To avoid even the appearance of impropriety, each Insider should at all times refrain from providing advice or making recommendations regarding the purchase or sale of Securities or the securities of other companies of which he/she has knowledge as a result of his/her employment or association with the Company.
If an individual communicates information that someone else uses to trade illegally in securities, the legal penalties described above will apply whether or not such individual personally derived any benefit from the illegal trading.
If an Insider inadvertently discloses Material and Nonpublic Information, or discovers that someone else inside or outside the Company has, the Insider should immediately report the facts to the Company’s Insider Trading Compliance Officer for a decision regarding the appropriate remedial steps.
11. INSIDER TRADING COMPLIANCE OFFICER.
The Company has appointed the Company’s General Counsel as the Company’s Insider Trading Compliance Officer. The duties of the Insider Trading Compliance Officer shall include, but not be limited to, the following:
a. Performing cross-checks from time to time, as deemed appropriate by the Company’s
Insider Trading Compliance Officer, of available materials, which may include, officers and
directors questionnaires and reports received from the Company’s stock administrator and
transfer agent, to determine trading activity by Directors, Officers and Employees and
others who have, or may have, access to Material and Nonpublic Information.
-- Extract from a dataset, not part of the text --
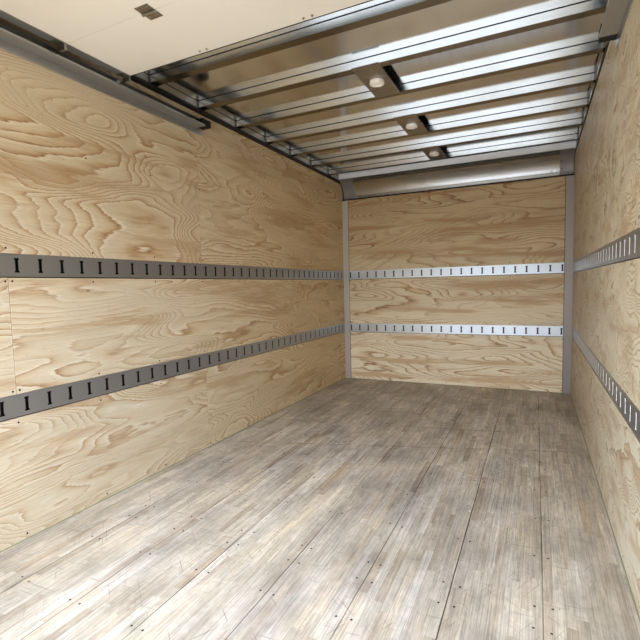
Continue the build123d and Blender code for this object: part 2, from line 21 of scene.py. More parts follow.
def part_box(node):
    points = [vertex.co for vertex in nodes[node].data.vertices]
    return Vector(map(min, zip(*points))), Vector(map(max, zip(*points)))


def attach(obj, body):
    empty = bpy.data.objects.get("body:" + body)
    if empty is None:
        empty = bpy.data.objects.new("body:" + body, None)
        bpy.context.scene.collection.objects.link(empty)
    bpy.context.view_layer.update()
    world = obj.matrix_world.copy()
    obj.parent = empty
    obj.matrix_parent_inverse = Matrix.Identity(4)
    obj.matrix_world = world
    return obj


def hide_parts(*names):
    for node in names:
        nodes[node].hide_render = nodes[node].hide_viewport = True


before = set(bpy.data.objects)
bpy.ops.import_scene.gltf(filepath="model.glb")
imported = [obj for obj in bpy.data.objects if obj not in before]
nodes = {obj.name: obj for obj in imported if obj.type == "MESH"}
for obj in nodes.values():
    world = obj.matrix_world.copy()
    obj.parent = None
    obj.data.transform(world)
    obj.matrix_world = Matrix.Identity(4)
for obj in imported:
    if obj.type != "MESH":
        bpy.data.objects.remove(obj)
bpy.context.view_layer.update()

b. Circulating the Policy (and/or a summary thereof) to all Directors, Officers and Employees
on an annual basis and providing the Policy and other appropriate materials to new
Directors, Officers and Employees.
c. Coordinating with the Company outside counsel regarding compliance activities with insider
trading laws to ensure that the Policy is amended as necessary to comply with such
d. Coordinating implementation of Trading Plans adopted in compliance with Rule 10b5-1 of
the Exchange Act; provided, however, that the Compliance Officer is not responsible for
determining whether such plans are in compliance with Rule 10b5-1.